Nowadays, many artists have become representatives of individual freedom in the vast “ghettos” of arbitrariness, which are regulated by supply and demand. For others this is not satisfactory. It is necessary and possible, based on our individual freedom, to dare to take the necessary steps towards a consciousness which will enable us to be open to the divine, without falling back into old belief systems. It is about an inner attitude, an orientation and purity of motive, which may suggest the attitude of the iconographers.
Icons
Iconographers are monks who live and paint with a spiritual orientation. They paint pictures of saints on carefully chosen wooden boards and according to a strict canon. In the lead-up to the painting, they prepare by entering into a meditative attitude. It is a festive preparation for the ‘entrance into the holy.
In icons, the face is not depicted as a personal portrait, but it is an expression of human development – a development which enables people to have access to it through art. Filmmaker and author, Andrej Tarkowskij, who made a film about the painter-monk Andreij Rublinow, suggests that this is not in the sense of a set of rules, but more as an appropriation of world values, a depiction of forms of insight into the way the human being seeks to know the ‘absolute truth’. He writes in his book Die versiegelte Zeit (The Sealed Time): “To me, it is without doubt, that it is the aim of any kind of art which does not want to be simply ‘consumed’ like goods, to explain the sense of life and of human existence to itself and to the world around it. It will show people what the reason and the aim of their existence on this planet is – not perhaps to explain it to them, but to put these questions before them.”
Central perspective
The icon painting, like the art of Islam (marvellously described in the book by Orham Pamuk:
Rot sei mein Name – Red Be My Name), had its origins in the development of the Renaissance.

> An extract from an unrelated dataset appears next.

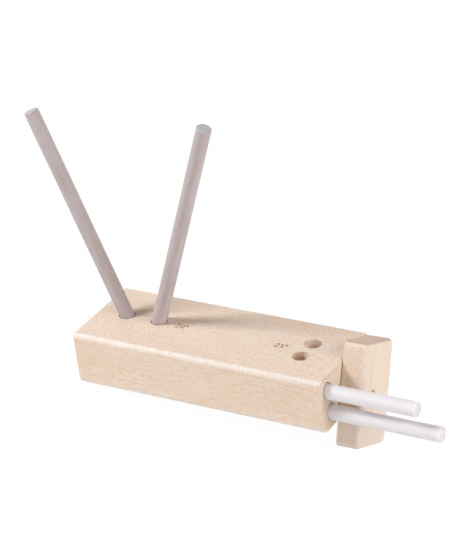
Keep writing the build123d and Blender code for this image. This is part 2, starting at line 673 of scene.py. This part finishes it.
@dataclass(frozen=True)
class BeechFinish(Finish):
    """Sanded and lightly sealed beech on one rounded bar."""

    centre: Triple
    half_size: Triple
    low_round: float
    high_round: float
    grain_turn: Triple = (0.0, 0.0, 0.0)
    grain_shift: Triple = (0.0, 0.0, 0.0)
    pale: Colour = linear(234, 222, 213)
    warm: Colour = linear(222, 191, 158)
    ray: Colour = linear(208, 154, 104)
    # Paler than the faces: painted light on the hole walls.
    drilled: Colour = linear(240, 218, 202)
    # Pale edge colour: partly the machined fuzz, partly a painted highlight on the rounded edges.
    machined: Colour = linear(226, 223, 221)
    # How much darker the end grain is; the cap's deeper value below is painted shade.
    end_tint: Colour = (0.84, 0.86, 0.87, 1.0)
    machining: float = 1.0
    dash: float = 0.8
    fleck_turn: float = radians(37)
    fleck: float = 0.5
    relief_depth: float = 0.06 * MM
    glow_through: float = 0.3
    scatter_depth: float = 1.2 * MM
    scatter_hue: Triple = (1.0, 0.6, 0.42)

    def figure(self, graph: Graph) -> Sockets:
        """Lays the beech figure over this bar.

        Args:
            graph: The material's graph.

        Returns:
            The figure's outputs by name.
        """
        own = graph.add("TexCoord").outputs
        place_turn = {"Vector": own["Object"], "Rotation": self.grain_turn}
        bar_place = graph.add("Mapping", place_turn).outputs[0]
        normal_turn = {"Vector": own["Normal"], "Rotation": self.grain_turn}
        bar_normal = graph.add("Mapping", normal_turn, vector_type="NORMAL").outputs[0]
        shape = BarShape().place(graph, {
            "Position": bar_place,
            "Centre": self.centre,
            "Half Size": self.half_size,
            "Low Round": self.low_round,
            "High Round": self.high_round,
        })
        return BeechFigure().place(graph, {
            "Position": graph.vector("ADD", bar_place, self.grain_shift),
            "Normal": bar_normal,
            "Edge": shape["Edge"],
            "Depth": shape["Depth"],
            "Pale": self.pale,
            "Warm": self.warm,
            "Ray": self.ray,
            "Drilled": self.drilled,
            "Machined": self.machined,
            "Machining": self.machining,
            "End Tint": self.end_tint,
            "Dash": self.dash,
            "Fleck Turn": self.fleck_turn,
            "Fleck": self.fleck,
        })

    def dress(self, graph: Graph, shader: bpy.types.Node) -> None:
        """Feeds the shader with the figure.

        Args:
            graph: The material's graph.
            shader: Its Principled shader.
        """
        figure = self.figure(graph)
        graph.feed(shader.inputs["Base Color"], figure["Color"])
        graph.feed(shader.inputs["Roughness"], figure["Roughness"])
        shader.inputs["Subsurface Weight"].default_value = self.glow_through
        shader.inputs["Subsurface Scale"].default_value = self.scatter_depth
        shader.inputs["Subsurface Radius"].default_value = self.scatter_hue
        self.relief(graph, shader, figure["Height"], self.relief_depth)


@dataclass(frozen=True)
class BurntFinish(BeechFinish):
    """The same beech, charred where the stroke's burn attribute says so."""

    char: Colour = linear(154, 106, 76)
    char_density: float = 2.2 / MM

    def dress(self, graph: Graph, shader: bpy.types.Node) -> None:
        """Darkens the figure towards the middle of a stroke.

        Args:
            graph: The material's graph.
            shader: Its Principled shader.
        """
        figure = self.figure(graph)
        burn = graph.add("Attribute", attribute_name=BURN).outputs["Fac"]
        place = graph.add("TexCoord").outputs["Object"]
        uneven = graph.ramp(graph.noise(place, self.char_density, detail=2.0), low=0.2, high=0.6)
        charred = graph.times(burn, graph.plus(0.7, uneven, weight=0.3))
        graph.feed(shader.inputs["Base Color"], graph.blend(charred, figure["Color"], self.char))
        graph.feed(shader.inputs["Roughness"], graph.plus(figure["Roughness"], charred, weight=0.3))
        self.relief(graph, shader, figure["Height"], self.relief_depth)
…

The Russian scientist, priest and philosopher Pavel Florenskij, who died in his Siberian exile under Stalin, writes that the human being lost his access to the divine world when he raised himself up to be the cardinal ruler of his life. To put the human being into the centre – which Florenskij sees expressed by this central perspective – contains the danger of self-glorification of the egoistic I.
The artists of the Renaissance must also have been aware of this problem, since they first used the central perspective in the sense of a spiritual orientation. The Pythagorean heritage, with the secrets of proportion and harmony, flowed into the compositions of, for example, Raphael’s “School of Athens”, and opened the chance of artists to develop a free individuality with their own point of view concerning the divine. Turning away from the divine was not necessary.
The divine, the spiritual, or whatever you want to call it, was not challenged in the beginning. In Leonardo da Vinci’s famous The Lord’s Supper, which witnesses an unimaginable complexity of proportions, artistic composition and content, Christ is almost exactly in the middle of the central perspective. But only almost – so this imagery refers to a principle, which is behind the visible Christ and is active through Him: the divine mystery.
The Renaissance was a pulsating, form-creating forcefield, in which high spirits were able to develop. From the universal genius arose the archetype of “the complete man”: one person as architect, painter, sculptor, poet, scientist. For example, Leonardo da Vinci, Michelangelo and Raphael prepared the transition from the collective consciousness to the individual I-consciousness, and represented it to a high degree. However, the way Florenskij describes it, the invention of the central perspective through Brunelleschi became a visual symbol for the enthronement of the I, as a kind of deification of the human being in its further development.